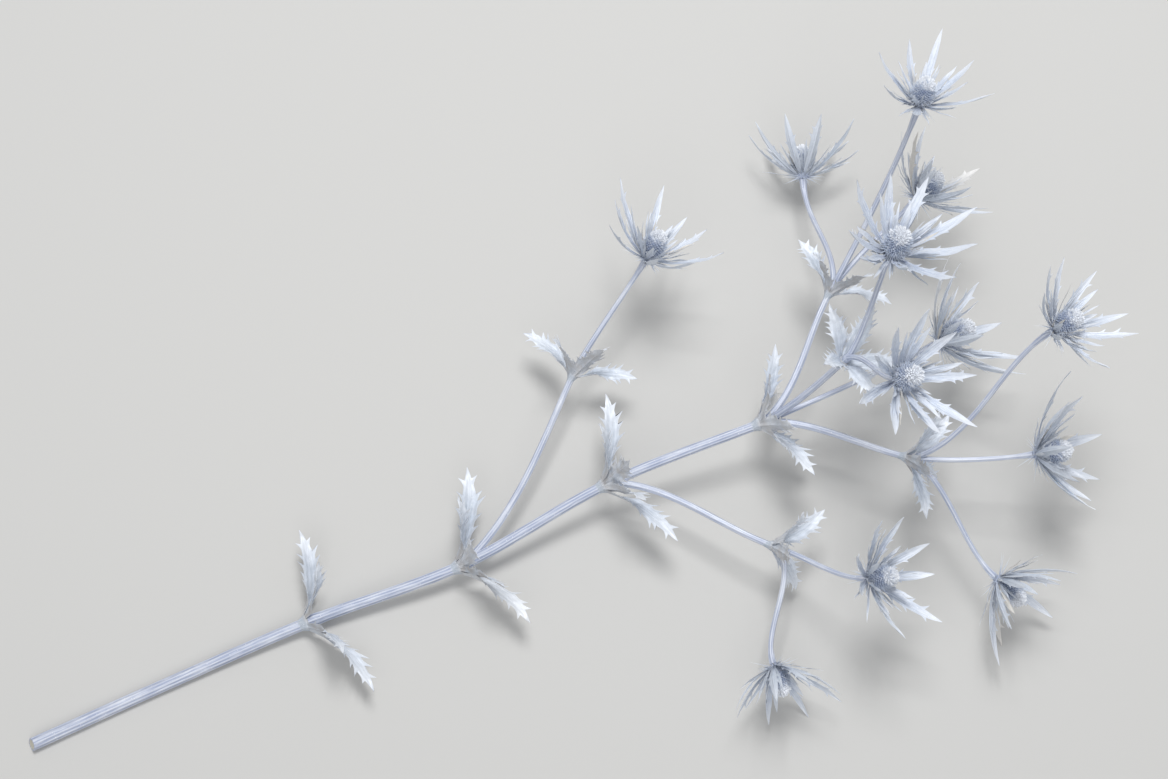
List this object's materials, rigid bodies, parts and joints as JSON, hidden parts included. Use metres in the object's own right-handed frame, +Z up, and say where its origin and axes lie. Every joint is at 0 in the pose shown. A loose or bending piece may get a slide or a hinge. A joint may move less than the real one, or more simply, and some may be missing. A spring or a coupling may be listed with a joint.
{
  "type": "sea holly stem",
  "caption": "Cut thistle-like stem lying on its side: ribbed forking stalk, whorls of spiny leaf lobes and egg-shaped flower cones, each in a ruff of long toothed bracts.",
  "frame": {"origin": "on the surface that the stem lies on, under the middle of its whole spread", "axes": "+Y along the stem from its cut end towards its heads, +Z up from the surface"},
  "size_m": [0.334, 0.6198, 0.1796],
  "materials": {
    "stem": "satin lilac-silver spray paint",
    "leaves": "matte silver spray paint, greener beneath",
    "bracts": "satin silver-white spray paint, whiter at edges and tips",
    "cones": "matte slate-blue with a cream crown"
  },
  "bodies": {
    "root": {"head_1_bracts": "bracts", "head_1_cone": "cones", "head_2_bracts": "bracts", "head_2_cone": "cones", "head_3_bracts": "bracts", "head_3_cone": "cones", "head_4_bracts": "bracts", "head_4_cone": "cones", "head_5_bracts": "bracts", "head_5_cone": "cones", "head_6_bracts": "bracts", "head_6_cone": "cones", "head_7_bracts": "bracts", "head_7_cone": "cones", "head_8_bracts": "bracts", "head_8_cone": "cones", "head_9_bracts": "bracts", "head_9_cone": "cones", "head_10_bracts": "bracts", "head_10_cone": "cones", "head_11_bracts": "bracts", "head_11_cone": "cones", "head_12_bracts": "bracts", "head_12_cone": "cones", "leaves_leaf": "leaves", "leaves_low": "leaves", "leaves_high": "leaves", "leaves_fork": "leaves", "leaves_left": "leaves", "leaves_right": "leaves", "leaves_upper": "leaves", "leaves_outer": "leaves", "leaves_lower": "leaves", "stem": "stem"}
  },
  "joints": []
}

——————————

◆ **Directions for this task**: Output the lines above verbatim and in full.

◆ **Problem solution**:
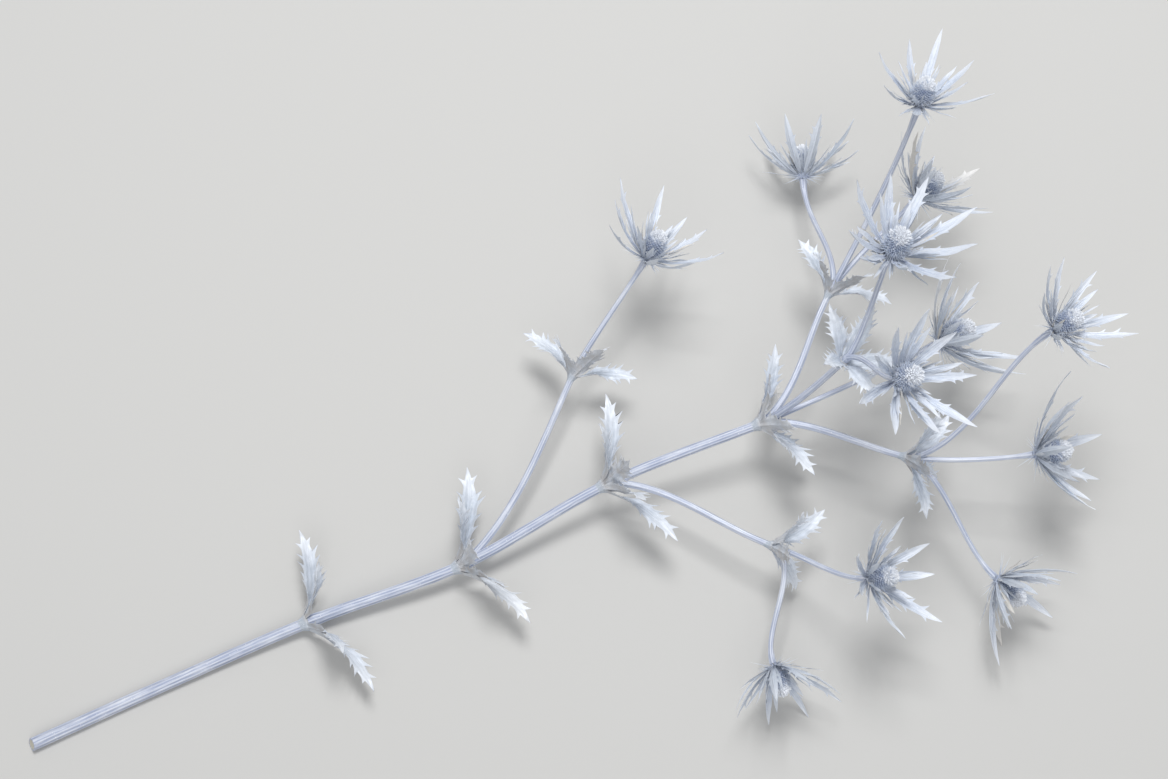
List this object's materials, rigid bodies, parts and joints as JSON, hidden parts included. Use metres in the object's own right-handed frame, +Z up, and say where its origin and axes lie. Every joint is at 0 in the pose shown. A loose or bending piece may get a slide or a hinge. A joint may move less than the real one, or more simply, and some may be missing. A spring or a coupling may be listed with a joint.
{
  "type": "sea holly stem",
  "caption": "Cut thistle-like stem lying on its side: ribbed forking stalk, whorls of spiny leaf lobes and egg-shaped flower cones, each in a ruff of long toothed bracts.",
  "frame": {"origin": "on the surface that the stem lies on, under the middle of its whole spread", "axes": "+Y along the stem from its cut end towards its heads, +Z up from the surface"},
  "size_m": [0.334, 0.6198, 0.1796],
  "materials": {
    "stem": "satin lilac-silver spray paint",
    "leaves": "matte silver spray paint, greener beneath",
    "bracts": "satin silver-white spray paint, whiter at edges and tips",
    "cones": "matte slate-blue with a cream crown"
  },
  "bodies": {
    "root": {"head_1_bracts": "bracts", "head_1_cone": "cones", "head_2_bracts": "bracts", "head_2_cone": "cones", "head_3_bracts": "bracts", "head_3_cone": "cones", "head_4_bracts": "bracts", "head_4_cone": "cones", "head_5_bracts": "bracts", "head_5_cone": "cones", "head_6_bracts": "bracts", "head_6_cone": "cones", "head_7_bracts": "bracts", "head_7_cone": "cones", "head_8_bracts": "bracts", "head_8_cone": "cones", "head_9_bracts": "bracts", "head_9_cone": "cones", "head_10_bracts": "bracts", "head_10_cone": "cones", "head_11_bracts": "bracts", "head_11_cone": "cones", "head_12_bracts": "bracts", "head_12_cone": "cones", "leaves_leaf": "leaves", "leaves_low": "leaves", "leaves_high": "leaves", "leaves_fork": "leaves", "leaves_left": "leaves", "leaves_right": "leaves", "leaves_upper": "leaves", "leaves_outer": "leaves", "leaves_lower": "leaves", "stem": "stem"}
  },
  "joints": []
}